Romain Gary pologneRomain Gary pologne
Écrit par Lepetitjournal.com Varsovie
Publié le 14 février 2018, mis à jour le 14 février 2018

 

L'écrivain Romain Gary (1914-1980) a vécu dans plus de dix pays, dont la Pologne, entre 1921 et 1927. La Pologne occupera une place importante dans ses oeuvres, notamment dans son premier roman Education Européenne, publié en 1945. Mais alors que la biographie officielle évoque à juste titre l'âme russe de Romain Gary, quel impact eurent ses années polonaises sur lui ? Et quels lieux de Varsovie portent encore la trace de l'écrivain? Enquête.

Pour retrouver le premier volet de Romain Gary et la Pologne, Cliquez ici 

L'histoire polonaise du roman Education Européenne

Alors que chaque jour à l'aube, il part pour des missions de bombardements nocturnes au dessus de l'Allemagne, il écrit un roman dont l'action se passe en Pologne, dans une forêt près de Wilno (Vilnius encore polonais) où luttent des partisans polonais. C'est un livre hommage à une Pologne cosmopolite qui était en train de disparaître. Il est publié en anglais en 1944 sous le titre Forest of Anger et en français en 1945, avec des différences. Car entre temps, avec la fin de la guerre, l'annexion définitive de Wilno par la Lituanie soviétique, la découverte de l'ampleur de la destruction, la Pologne dont se revendiquait Gary, juive, cosmopolite, chaleureuse, n'est plus. Vivante en lui, elle n'est plus qu'un souvenir. Il faut un nouveau symbole de sa vision de l'Europe, et ainsi, la version française du roman, publiée en 1945 sous le titre « Education Européenne », verra des modifications subtiles : l'éducation « polonaise » devient «européenne», l'hymne polonais est remplacé par la Marseillaise, etc.
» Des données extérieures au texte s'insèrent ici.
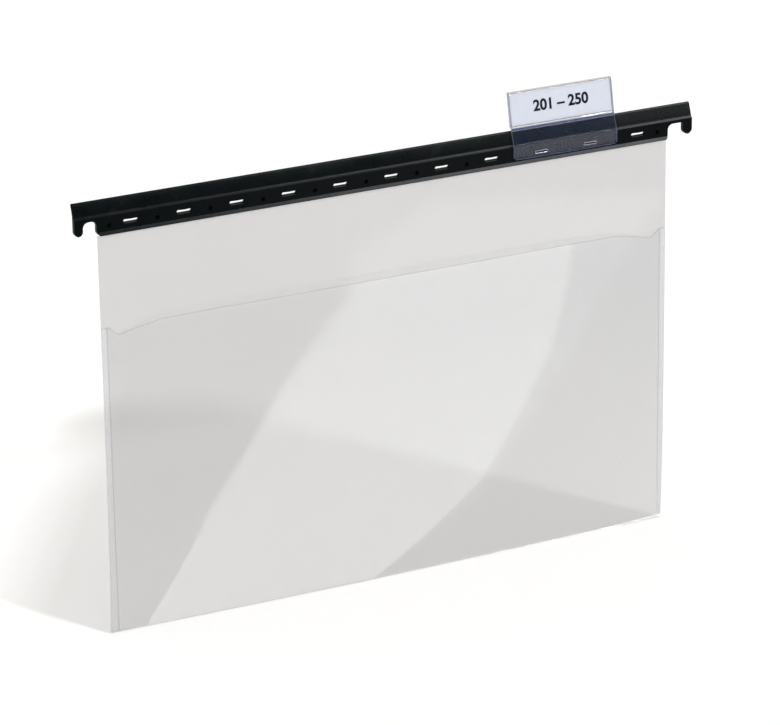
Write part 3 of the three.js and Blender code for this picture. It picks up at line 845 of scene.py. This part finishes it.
def line_light_in_bends(material):
    """Paints light into the label pocket: beige bands of painted light on its solid floor and along its
    roof, darker lines at the floor's top and the roof's lower edge, darker ends, a dense blue line at the
    knee and a painted highlight just under it, each denser than the clear wall.
    """
    tree = material.node_tree
    surface = tree.nodes["Principled BSDF"]
    x, y, z = (along / mm for along in object_place(tree))
    rise = (z - knee_height) * math.cos(pocket_lean) + (y - knee_front) * math.sin(pocket_lean)
    window = rise.math("GREATER_THAN", 0.0)
    roof_line = (y - knee_front) * math.cos(pocket_lean) - (z - knee_height) * math.sin(pocket_lean)
    tint, alpha = surface.inputs["Base Color"].links[0].from_socket, window * -0.035 + 0.06
    for mask, color, density in (
            # Painted light: beige bands on the solid floor and along the roof.
            (rise.math("COMPARE", pocket_floor / 2, pocket_floor / 2), (0.24, 0.21, 0.16), 0.52),
            ((rise - roof_line * roof_slope).math("GREATER_THAN", pocket_rise - 0.2),
             (0.24, 0.21, 0.17), 0.48),
            (rise.math("COMPARE", pocket_floor + 0.1, 0.22), (0.10, 0.10, 0.12), 0.35),
            (rise.math("COMPARE", pocket_rise - 0.1, 0.25), (0.14, 0.13, 0.17), 0.35),
            ((x - tab_middle).math("ABSOLUTE").math("GREATER_THAN", tab_half - 0.5) * window,
             (0.10, 0.10, 0.17), 0.55),
            (rise.math("COMPARE", 0.0, 0.4), (0.01, 0.04, 0.24), 0.9),
            # A painted highlight: a pale line just under the knee.
            (z.math("COMPARE", knee_height - 0.75, 0.15), (0.8, 0.8, 0.9), 0.3)):
        tint = mixed(tree, mask.socket, tint, color)
        alpha = alpha + mask * (alpha * -1 + density)
    tree.links.new(tint, surface.inputs["Base Color"])
    tree.links.new(alpha.socket, surface.inputs["Alpha"])


tab.data.materials.clear()
# The tab_edge and tab_peg_rim colours are painted light that the cut edges gather; the tab_peg colour is
# a painted shade, nearly black and dense.
for name, color, alpha, roughness, gloss in (("clear_tab", (0.03, 0.07, 0.2), 0.06, 0.02, 1.0),
                                             ("tab_edge", (0.22, 0.25, 0.52), 0.8, 0.2, 0.4),
                                             ("tab_peg", (0.002, 0.003, 0.006), 0.75, 0.4, 0.03),
                                             ("tab_peg_rim", (0.25, 0.26, 0.36), 0.8, 0.2, 0.4)):
    tab.data.materials.append(clear_plastic(name, color, alpha, roughness, gloss))
line_light_in_bends(tab.data.materials[0])
# Ends, bottom edge and peg rims get the painted edge light; the pegs' insides get the painted shade.
for face in tab.data.polygons:
    x, y, z = face.center / mm
    if abs(abs(x - tab_middle) - tab_half) < 0.2 or z < -plate_drop + 0.1:
        face.material_index = 1
    elif z < 0.5 and abs(y - plate_front - rim_depth) < 0.02:
        face.material_index = 3
    elif z < 0.5 and y > plate_front + rim_depth and abs(y - front_face) > 0.1:
        face.material_index = 2
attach(tab, "tab")
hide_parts("tab_holder")

# Label card
# A strip of white card, cut a little smaller than the tab's pocket and pushed in from one end. Only the
# pocket's walls hold it.
card_gap, card_end_gap, card_thickness = 0.15, 0.75, 0.3
card_front, card_bottom = pocket_wall + card_gap, pocket_floor + card_gap
card_top = pocket_rise + card_front * roof_slope - wall_up - 2 * card_gap
card_half = tab_half - card_end_gap
card = prism("label_insert", [
    in_pocket(card_bottom, card_front), in_pocket(card_bottom, card_front + card_thickness),
    in_pocket(card_top, card_front + card_thickness), in_pocket(card_top, card_front)], "X",
    tab_middle - card_half, tab_middle + card_half)
ease_edges(card, 0.04)


def card_stock():
    """Smooth white card with a faint fibre mottle."""
    material, tree, surface, texture = new_material("label_paper", 0.12, 3)
    cloud = texture.outputs["Cloud"]
    tint = mixed(tree, ranged(tree, cloud, 0, 1), (0.54, 0.565, 0.64), (0.57, 0.595, 0.67))
    tree.links.new(tint, surface.inputs["Base Color"])
    tree.links.new(ranged(tree, cloud, 0.75, 0.85), surface.inputs["Roughness"])
    bumped(tree, surface, texture.outputs["Grain"], 0.01, 0.4)
    return material


card.data.materials.append(card_stock())
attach(card, "label")
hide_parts("label_card")

# Numbers on the label
# Plain black figures, a number range as an index has. They are printed on the card, so they are a thin
# mesh that lies on its face and rides with it.
lettering = bpy.data.curves.new("numbers", "FONT")
lettering.body = "201 – 250"
lettering.align_x, lettering.align_y = "CENTER", "CENTER"
lettering.size = 7.9 * mm
lettering.offset = 0.27 * mm
lettering.extrude = 0.01 * mm
typed = link("label_numbers_text", lettering)
numbers_mesh = bpy.data.meshes.new_from_object(
    typed.evaluated_get(bpy.context.evaluated_depsgraph_get()))
bpy.data.objects.remove(typed)
numbers = link("label_numbers", numbers_mesh)
numbers_lift, numbers_proud = 0.4, 0.03
centre_y, centre_z = in_pocket((card_bottom + card_top) / 2 + numbers_lift, card_front - numbers_proud)
tilt_back = Matrix.Rotation(math.pi / 2 - pocket_lean, 4, "X")
numbers.data.transform(Matrix.Translation(Vector((tab_middle, centre_y, centre_z)) * mm) @ tilt_back)
ink, ink_tree, ink_surface, ink_texture = new_material("black_ink", 0.08, 1.5)
ink_cloud = ranged(ink_tree, ink_texture.outputs["Cloud"], 0, 1)
ink_tint = mixed(ink_tree, ink_cloud, (0.003, 0.003, 0.006), (0.006, 0.006, 0.010))
ink_tree.links.new(ink_tint, ink_surface.inputs["Base Color"])
ink_surface.inputs["Roughness"].default_value = 0.6
ink_surface.inputs["Specular IOR Level"].default_value = 0.08
numbers.data.materials.append(ink)
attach(numbers, "label")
Le roman gagne en universalité ce qu'il perd en cohérence. Gary recevra le prix des Critiques pour ce roman qu'il considère comme l'exploit de sa vie, son roman préféré.

Visitant Varsovie en 1955, il ne la reconnaît pas. « Pas seulement parce qu'après les destructions, les façades de Varsovie changèrent, mais aussi parce qu'un autre esprit habitait à présent la ville. Pour moi, ce fut comme si je revenais d'entre les morts? » (Cf Sources, entretien avec Kolodziejczyk). L'Europe centrale et orientale dont venait Gary avait changé. Elle avait vu triompher les idées de Staline et Hitler : Holocauste, massacres, nettoyages ethniques, déplacements de populations et de frontières? Le cosmopolitisme bourgeois fut remplacé par une internationale d'états nations « ethniquement purs », pour le plus grand malheur de la liberté, de la richesse culturelle, et de l'humour. Tout ce que les Polonais et les Lituaniens avaient construit en six siècles avait été annihilé en six ans.

« Insolemment Français »

Seule la France reste, à présent, pour faire vibrer Romain Gary. Mais dans son dernier entretien accordé vers la fin du mois de novembre 1980 à Leszek Ko?odziejczyk, qu'ils eurent en polonais, il avoue que la Pologne continue à le hanter, sans qu'il arrive « à s'expliquer où cette affection prend sa source... ». Gary y parle de ses souvenirs de Varsovie, dévoile le génome de son ?uvre littéraire : « Des poètes russes est resté en moi ce type de sentimentalisme ou de romantisme russe, qu'on appelle communément « l'âme russe ». L'humour et le sarcasme furent instillés en moi par la littérature polonaise - ce sens de l'humour particulier, qui naquit de la symbiose entre deux cultures : polonaise et juive. L'instruction française, et l'éducation en France ont formé chez moi les bases du rationalisme français, le lit de la rivière dans laquelle coulent en parallèle les autres tendances. »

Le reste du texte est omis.